Of course they would be capable of hate and violence, those ideas were put upon them through hate and violence from humans. The Faunus is doing it out of a reaction because the governments that should have protected them willingly look away while slavery is happening right under their noses. Accusing the Faunus, especially the ones of Menagerie who migrated there to escape racial conflict, for not saying anything while human communities continues to treat Faunus like shit is fucking vile. Of course they wouldn't. Why would they say anything about their people reacting to violence with violence when the systems put that hatred against them there in the first place? Asinine shit.

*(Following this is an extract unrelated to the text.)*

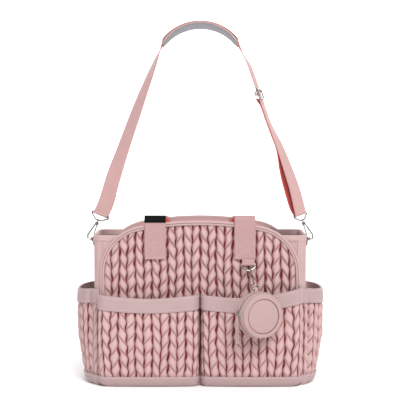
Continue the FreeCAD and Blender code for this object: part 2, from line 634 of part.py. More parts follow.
def pouch_parts():
    zip_gap = 1.7
    half = POUCH_T / 2
    back = pouch_half(zip_gap)
    lid = mirrored(back, Y_AXIS)
    lid = lid.fuse(Part.makeCylinder(31, 0.9, V(0, -half - 0.9, 0), Y_AXIS)).removeSplitter()
    chain = Part.makeCylinder(POUCH_R - 0.6, zip_gap - 0.05, V(0, 0.05, 0), Y_AXIS)
    chain = chain.cut(Part.makeCylinder(POUCH_R - 3.5, zip_gap, V(0, 0, 0), Y_AXIS))

    radial = V(math.cos(ZIP_ANGLE), 0, math.sin(ZIP_ANGLE))
    slider_block = box(POUCH_R + 0.2, POUCH_R + 2.6, -4.2, 4.2, -4.5, 4.5)
    lug = box(POUCH_R + 2.4, POUCH_R + 6.4, -0.6, 0.6, -2.2, 2.2)
    hole = Part.makeCylinder(1.1, 2, V(PULL_R, -1, 0), Y_AXIS)
    zip_slider = slider_block.fuse(lug).cut(hole).removeSplitter()
    zip_slider.rotate(V(0, 0, 0), Y_AXIS, -math.degrees(ZIP_ANGLE))
    hang = radial * PULL_R
    pull = box(hang.x - 2.5, hang.x + 2.5, -0.9, 0.9, hang.z - 55, hang.z - 5.4)
    pull_ring = Part.makeTorus(2.8, 0.6, hang - Z_AXIS * 2.8, X_AXIS)
    pull = pull.fuse(pull_ring).removeSplitter()

    inner, outer = 2.9, 2.9 + TAB_PLY
    x0, x1 = TAB_BAR.x - 2.5, TAB_BAR.x + 2.5
    tab = tube(TAB_BAR, X_AXIS, inner, outer, x1 - x0)
    plies = box(x0, x1, TAB_BAR.y - outer, TAB_BAR.y + outer, POUCH_R - 2.5, TAB_BAR.z)
    plies = plies.cut(box(x0, x1, TAB_BAR.y - inner, TAB_BAR.y + inner, POUCH_R + 0.4, TAB_BAR.z + 1))
    tab = tab.fuse(plies).cut(Part.makeCylinder(inner, 20, TAB_BAR - X_AXIS * 10, X_AXIS)).cut(back)

    charm_ring = d_ring(RING_R)
    charm_ring.rotate(V(0, 0, 0), Z_AXIS, 90)
    charm_ring.rotate(V(0, 0, 0), X_AXIS, 180 - CHARM_TILT)
    charm_ring.translate(V(CHARM_X, CHARM_Y, CHARM_Z))
    bar = V(CHARM_X, CHARM_Y, CHARM_Z)
    half_tab = TAB_W / 2
    eye = tube(bar, X_AXIS, WIRE_R + 0.1, WIRE_R + 1.7, TAB_W)
    ply = box(CHARM_X - half_tab, CHARM_X + half_tab, -QUILT_Y - 2, -QUILT_Y, CHARM_Z, HANDLE_FOOT_Z)
    charm_tab = ply.fuse(eye).cut(Part.makeCylinder(WIRE_R + 0.1, 60, bar - X_AXIS * 30, X_AXIS))

    placed = {
        "pouch_back": back,
        "pouch_lid": lid,
        "pouch_zip_tape_back": chain,
        "pouch_zip_tape_lid": mirrored(chain, Y_AXIS),
        "pouch_zip_slider": zip_slider,
        "pouch_zip_pull": pull,
        "pouch_tab": tab.removeSplitter(),
    }
    placed = {name: to_pouch(shape) for name, shape in placed.items()}
    placed.update(clasp_parts())
    placed.update({"charm_d_ring": charm_ring, "charm_tab": charm_tab.removeSplitter()})
    return placed


def main():
    os.makedirs(PARTS, exist_ok=True)
    parts = body_parts()
    parts.update(panel_parts())
    parts.update(pocket_parts(parts["front_quilted_panel"].fuse(parts["front_arch_binding"])))
    parts.update(inner_parts())
    parts.update(handle_parts())
    parts.update(side_ring_parts())
    parts.update(hook_parts())
    parts.update(strap_parts())
    parts.update(pouch_parts())
    for name, shape in parts.items():
        if not shape.isValid() or shape.Volume <= 0:
            print("check", name, "valid", shape.isValid(), "volume", round(shape.Volume, 1))
        shape.exportStep(os.path.join(PARTS, name + ".step"))
    print(len(parts), "nodes")


main()
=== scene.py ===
"""The looks of a quilted diaper bag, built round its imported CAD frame.

Sizes are in millimetres until build(). The front faces -Y.
"""

import math

import bpy
import numpy as np
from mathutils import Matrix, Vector


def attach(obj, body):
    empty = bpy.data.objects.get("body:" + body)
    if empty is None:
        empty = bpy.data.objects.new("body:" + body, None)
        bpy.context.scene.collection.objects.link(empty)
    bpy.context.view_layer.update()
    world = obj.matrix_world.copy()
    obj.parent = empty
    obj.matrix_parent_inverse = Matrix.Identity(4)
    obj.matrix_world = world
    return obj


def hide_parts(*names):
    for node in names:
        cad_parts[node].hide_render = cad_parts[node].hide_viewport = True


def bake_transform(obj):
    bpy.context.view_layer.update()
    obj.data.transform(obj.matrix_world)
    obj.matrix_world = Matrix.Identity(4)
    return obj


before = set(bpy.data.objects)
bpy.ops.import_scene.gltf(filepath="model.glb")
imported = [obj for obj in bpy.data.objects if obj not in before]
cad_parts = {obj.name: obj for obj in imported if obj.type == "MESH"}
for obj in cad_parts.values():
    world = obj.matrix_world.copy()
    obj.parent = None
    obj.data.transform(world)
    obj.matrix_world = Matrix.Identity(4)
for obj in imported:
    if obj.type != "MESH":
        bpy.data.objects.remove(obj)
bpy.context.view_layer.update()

MM = 0.001
PI = math.pi

# ---- sizes, as in the CAD part ----
BODY_W, BODY_D, CORNER_R = 386.0, 165.0, 14.0
WALL_Y, RIM_Z, WALL, LINING = BODY_D / 2, 273.0, 2.5, 1.0
SEAM_X = 177.0
ARCH_HALF, ARCH_TOP, ARCH_CORNER_R, ARCH_CROWN_R = 180.0, 298.0, 85.0, 600.0
QUILT, BINDING, BASE_Z, BAND_H = 6.5, 7.0, 18.0, 25.0
QUILT_Y = WALL_Y + QUILT
HANDLE_W, HANDLE_T, HANDLE_X, HANDLE_FOOT_Z = 38.0, 2.0, 81.0, 230.0
# for each handle, the height of its hinge line and its fold's corner radius
FRONT_FOLD, REAR_FOLD = (300.0, 7.1), (294.5, 3.4)
HINGE_Y, LOOP_GAP, LOOP_DROP, LOOP_INWARD = 83.0, 7.2, 108.0, 7.0
STRAP_W, STRAP_T, STRAP_LEAN = 32.0, 1.8, -8.0
PAD_END_X, PAD_END_Z, PAD_RISE = 72.0, 626.0, 38.7
POUCH_R, POUCH_T, POUCH_TURN = 41.0, 21.0, 27.0
POUCH_CENTRE = np.array([106.0, -145.6, 136.0])
WIRE_R, RING_X, RING_Z, TAB_W = 1.5, 196.8, 252.0, 22.0
CLAW_TILT, CLAW_FOOT = math.radians(23), np.array([-205.4, 0, 259.6])
LOOP_TOP = 51.0
PIVOT = np.array([0, 0, 259.6])

# ---- sizes of the sewing ----
# quilting: column pitch, puff pitch, how far a puff slants
COLUMN, PUFF_RUN, PUFF_DROP = 14.6, 23.5, 24.0
STITCH_PITCH, STITCH_LENGTH = 3.4, 2.3
STITCH_SHAPE = ((-0.5, 0.15), (-0.3, 0.32), (0.3, 0.32), (0.5, 0.15))  # place along a stitch, radius there
CLEAR = 0.02           # between a quilted sheet and the wall behind it
SHARP_EDGE = math.radians(60)


# ---- materials ----
def new_material(name, roughness, metallic=0.0, sheen=0.0):
    material = bpy.data.materials.new(name)
    material.use_nodes = True
    shader = material.node_tree.nodes["Principled BSDF"]
    shader.inputs["Roughness"].default_value = roughness
    shader.inputs["Metallic"].default_value = metallic
    shader.inputs["Sheen Weight"].default_value = sheen
    shader.inputs["Sheen Roughness"].default_value = 0.5
    return material, material.node_tree, shader


def feed(tree, socket, value):
    """Give an input a value, or link another node's output to it."""
    if isinstance(value, bpy.types.NodeSocket):
        tree.links.new(value, socket)
    else:
        socket.default_value = value


def node(tree, kind, inputs=(), **settings):
    """A new node with some of its settings and inputs."""
    made = tree.nodes.new(kind)
    for key, value in settings.items():
        setattr(made, key, value)
    for key, value in dict(inputs).items():
        feed(tree, made.inputs[key], value)
    return made


def mix(tree, factor, a, b):
    mixer = node(tree, "ShaderNodeMix", {0: factor, 6: a, 7: b}, data_type="RGBA")
    return mixer.outputs[2]


def rgb(r, g, b):
    """A colour given as it looks on screen, 0 to 255, as linear light."""
    return tuple((c / 255) ** 2.2 for c in (r, g, b)) + (1.0,)


def dimmed(colour, share):
    return tuple(c * share for c in colour[:3]) + (1.0,)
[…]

"This is the message Adam Taurus will bring to the world if no one stops him. But we can stop him! You have to understand that all of you are looking for simple answers to a very complicated problem, and I can't give that to you. I don't know how to make hate go away, I don't. But I know that this kind of violence is not the solution."
See, this part right here could have worked. Blake understand that there is no simple solution to solving racism, and she does admit that she doesn't know how to make that hate go away. That's good character! They could've taken this to her not wanting her friends, the people she cares about in the WF, to be remembered as faceless masses of violence and hate in the conflict, but to be remembered as the people they are as well. But to say that violence isn't the way to do it at all like her and her limp-dick father has been preaching to oppressed people is straight-up fucking ignorant, especially after V2 where Blake herself admitted that being peaceful protesters didn't help them and her father had to be replace by Sienna, whose methods did bring results.
Even real-life revolutionists who conduct peaceful protests carried firearms or a defensive weapons because they knew that being pacifistic all the time is naive and could very much get them murdered by anti-protesters or worse, the government. Stop fucking expecting marginalized communities to beg for their safety and livelihood from bigots, separating us into "good ones" and "bad ones" when those people want ALL of us dead.
"I understand that to ask you to leave your homes and protect Haven Academy is asking you to put your lives at risk, but that's what's at stake. So I'm going, and I'll stand by myself if I have to."
Girl, you are part of the problem. You are guilt-tripping marginalized people who just wants to be left alone after lifetimes worth of systematic abuse to risk their lives defending a kingdom that wouldn't even spit on them if they were on fire. You're right, anon, it's a fucking miracle that the Mistrali legal forces didn't fucking apprehend all of them when they stormed over Mistral with torches and weapons.
This whole plot line is fucked and so tone-deaf that I vomit every damn time.